Das Buch gliedert sich in sechs Kapitel. Zunächst wird der theoretische Hintergrund zum Format der kollegialen Beratung dargelegt. Die Ausführungen umfassen u. a. Informationen zur Begrifflichkeit, zur historischen Entwicklung, zu den Anwendungsfeldern, Zielen, Wirkungen oder auch Zielgruppen. Kollegiale Beratung ist durch fünf Kernelemente gekennzeichnet. Es werden arbeitsweltbezogene Fälle bearbeitet, in einer Gruppe ohne externe Leitung, nach einem strukturierten Ablauf, bei festgelegter Rollenzuordnung, auf freiwilliger Basis. In Kapitel 3 wird das Heidelberger integrative Prozessmodell als konzeptionelle Grundlage für kollegiale Beratung vorgestellt. Kapitel 4 beschreibt auf dieser Basis den Ablauf der kollegialen Beratungsprozesse detailliert und praxisbezogen, entlang eines Leitfadens. Ergänzend werden Übersichten und Onlinematerialien zur Verfügung gestellt. In Kapitel 5 wird dieser Prozess auf Live-Online-Bedingungen übertragen. In Kapitel 6 werden konkrete methodische Empfehlungen vorgestellt, die passend zum theoretischen Grundkonzept selektiv in der kollegialen Beratung angewendet werden können.

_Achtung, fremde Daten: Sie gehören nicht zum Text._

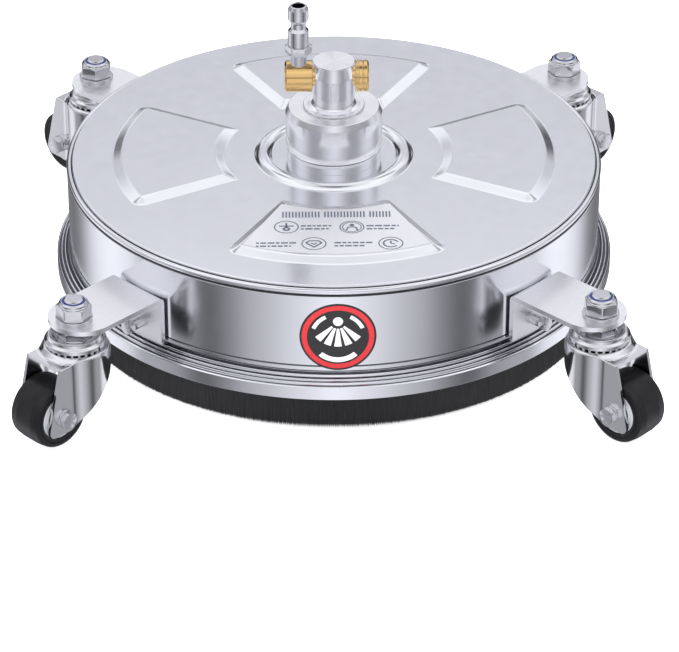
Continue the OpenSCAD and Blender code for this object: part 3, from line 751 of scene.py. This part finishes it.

2 Ablauf kollegialer Beratungsprozesse

In Kapitel 4 werden die einzelnen Schritte eines Prozesses kollegialer Beratung auf Basis des Heidelberger integrative Prozessmodells dargelegt:

  1. 1.

    Stabilität schaffen: Jede Sitzung beginnt mit einer kurzen Befindlichkeitsrunde, um die Teilnehmer*innen auf die Sitzung einzustimmen. Danach werden Fälle gesammelt und ausgewählt, Rollen verteilt und der Fall auf kognitiver, emotionaler und verhaltensbezogener Ebene geschildert. Diese Phase umfasst die Schaffung eines stabilen Rahmens für den Beratungsprozess, der sowohl strukturelle, psychologische als auch kommunikative Stabilität gewährleistet. Die Stabilität ist notwendig, um den Beteiligten Sicherheit in einem veränderlichen und oft verunsichernden Prozess zu geben. Zudem geht es darum, die Erwartungen und Bedenken der Gruppenmitglieder zu klären, gemeinsame Ziele zu formulieren, organisatorische Rahmenbedingungen festzulegen und die Rollenverteilung zu besprechen. Es wird sich auf eine feste Ablaufstruktur für die Sitzungen verständigt.

  2. 2.

    System und Muster identifizieren: Die ratsuchende Person beschreibt die aktuelle Situation und die Entstehung des Falls, wobei sie sowohl sachliche als auch emotionale Aspekte berücksichtigt. Anschließend formuliert sie eine Fokus-Frage, die den Schwerpunkt der Sitzung bestimmt.

  3. 3.

    Ziele und Erfolgsfaktoren formulieren: In dieser Phase sammeln die Beratenden mögliche Ziele und Erfolgsfaktoren. Die Ratsuchende kommentiert diese und identifiziert die relevantesten Ziele und Faktoren für die Umsetzung.

  4. 4.

    Lösungswege sammeln: Die Beratenden sammeln verschiedene Lösungswege, die die Ratsuchende anschließend kommentiert und bewertet. Es werden kleinschrittige und vorläufige Lösungsschritte fokussiert.

  5. 5.

    Umsetzung und Musterbrechung fördern: Die Ratsuchende entwickelt Handlungsszenarien und plant konkrete Umsetzungsschritte. Dabei werden mögliche Nebenwirkungen und Kontextveränderungen berücksichtigt.

  6. 6.

    Auswertung und Transfer ermöglichen: Zum Abschluss formuliert die Ratsuchende mögliche Ergebnisse und neue Muster, die in späteren Sitzungen reflektiert werden.

3 Fazit

Das Buch überzeugt durch seine klare Struktur und die verständliche Darstellung der einzelnen Elemente und Merkmale, die das Format kollegiale Beratung kennzeichnen. Es kann sowohl für Beratende hilfreich sein, die erste Erfahrungen mit kollegialer Beratung machen möchten als auch für Berater*innen, die bereits kollegial beratend tätig sind und sich diesbezüglich weiterbilden möchten, um die Umsetzung des Formats zu optimieren. Der theoretische Hintergrund, insbesondere die systemtheoretischen Metatheorien, werden hinreichend detailliert erläutert, um das Modell von seinem konzeptuellen Fundament bis zur praktischen Anwendung strukturell begreifen zu können. Aufgrund seiner Kompaktheit und klaren Struktur eignet sich das Buch gut als Praxisleitfaden für die Durchführung kollegialer Beratung; zumal es konkrete Methoden und Werkzeuge zur Verfügung stellt, die auch in Online-Settings angewendet werden können.